Give the number of lines below that contain "bodies", with no other output.

☆ ☆ ☆ ☆

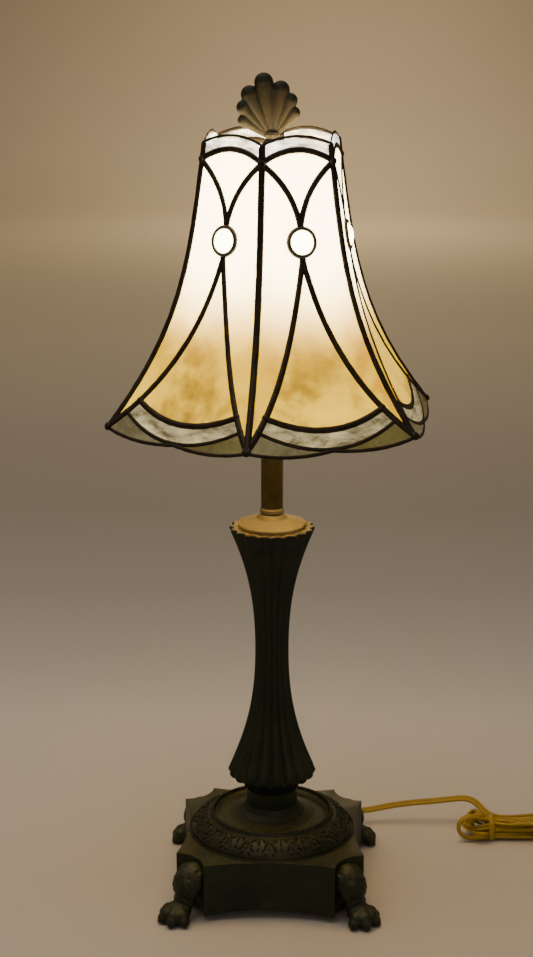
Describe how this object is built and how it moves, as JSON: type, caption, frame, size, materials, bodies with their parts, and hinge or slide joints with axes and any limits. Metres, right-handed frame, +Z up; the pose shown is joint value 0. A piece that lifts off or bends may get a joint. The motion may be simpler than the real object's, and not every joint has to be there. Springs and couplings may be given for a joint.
{
  "type": "table lamp",
  "caption": "Table lamp: a fluted column on a paw-footed square base carries a bell-shaped six-sided leaded glass shade on a harp, held by a shell finial.",
  "frame": {"origin": "on the table surface, on the lamp's vertical axis", "axes": "+Z up, -Y towards the front of the base"},
  "size_m": [0.4268, 0.263, 0.6349],
  "materials": {
    "bronze": "dark olive bronze patina, satin",
    "finial_bronze": "antique bronze patina, satin",
    "brass": "aged, satin",
    "steel": "zinc plated",
    "iron": "raw casting",
    "felt": "pressed felt",
    "fibre": "insulating fibre",
    "black_plastic": "moulded",
    "bulb_glass": "frosted",
    "leading": "black patina solder",
    "jewel_glass": "clear cast jewel",
    "clear_glass": "clear rippled",
    "cream_glass": "cream opalescent",
    "honey_glass": "honey opalescent, mottled",
    "grey_glass": "grey-white opalescent",
    "gold_cord": "translucent gold cord jacket",
    "tie_plastic": "twist tie"
  },
  "bodies": {
    "lamp": {"base_casting": "bronze", "ornament_ring": "bronze", "neck_collar": "bronze", "paw_foot_front_left": "bronze", "paw_foot_front_right": "bronze", "paw_foot_back_left": "bronze", "paw_foot_back_right": "bronze", "foot_screws": "steel", "ballast_weight": "iron", "rod_washer": "steel", "rod_nut": "steel", "bottom_cover": "felt", "threaded_rod": "brass", "fluted_column": "bronze", "column_cap_disc": "bronze", "check_ring": "brass", "neck_tube": "brass", "harp_saddle": "brass", "harp_wire_loop": "brass", "harp_seat_stud": "brass", "socket_cap": "brass", "socket_shell": "brass", "socket_liner": "fibre", "socket_block": "black_plastic", "socket_screw_shell": "brass", "socket_centre_contact": "brass", "cord_bushing": "black_plastic", "cord_inner": "gold_cord", "cord_lead": "gold_cord", "cord_hank": "gold_cord", "hank_tie": "tie_plastic", "plug_body": "gold_cord", "plug_blades": "brass"},
    "shade": {"shade_spider": "brass", "shade_ribs": "leading", "shade_leading": "leading", "jewel_bezels": "leading", "jewels": "jewel_glass", "glass_top_bands": "clear_glass", "glass_arches": "cream_glass", "glass_sides_left": "cream_glass", "glass_sides_right": "cream_glass", "glass_centres": "honey_glass", "glass_hem_strips": "clear_glass", "glass_corners_left": "grey_glass", "glass_corners_right": "grey_glass"},
    "finial": {"finial_foot": "finial_bronze", "finial_shell": "finial_bronze"},
    "bulb": {"bulb_base": "steel", "bulb_globe": "bulb_glass", "bulb_centre_contact": "brass"},
    "switch": {"switch_knob": "black_plastic"},
    "sleeve_left": {"harp_sleeve_left": "brass"},
    "sleeve_right": {"harp_sleeve_right": "brass"}
  },
  "joints": [
    {"name": "shade_turn", "type": "hinge", "parent": "lamp", "child": "shade", "pos_m": [0, 0, 0.5805], "axis": [0, 0, 1], "continuous": true},
    {"name": "finial_turn", "type": "hinge", "parent": "lamp", "child": "finial", "pos_m": [0, 0, 0.5825], "axis": [0, 0, 1], "continuous": true},
    {"name": "bulb_turn", "type": "hinge", "parent": "lamp", "child": "bulb", "pos_m": [0, 0, 0.4266], "axis": [0, 0, 1], "continuous": true},
    {"name": "switch_turn", "type": "hinge", "parent": "lamp", "child": "switch", "pos_m": [0, 0.02, 0.4156], "axis": [0, 1, 0], "continuous": true},
    {"name": "sleeve_left_lift", "type": "slide", "parent": "lamp", "child": "sleeve_left", "axis": [0, 0, 1], "range_m": [0, 0.012]},
    {"name": "sleeve_right_lift", "type": "slide", "parent": "lamp", "child": "sleeve_right", "axis": [0, 0, 1], "range_m": [0, 0.012]}
  ]
}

☆ ☆ ☆ ☆

§ **TASK RESULT**
2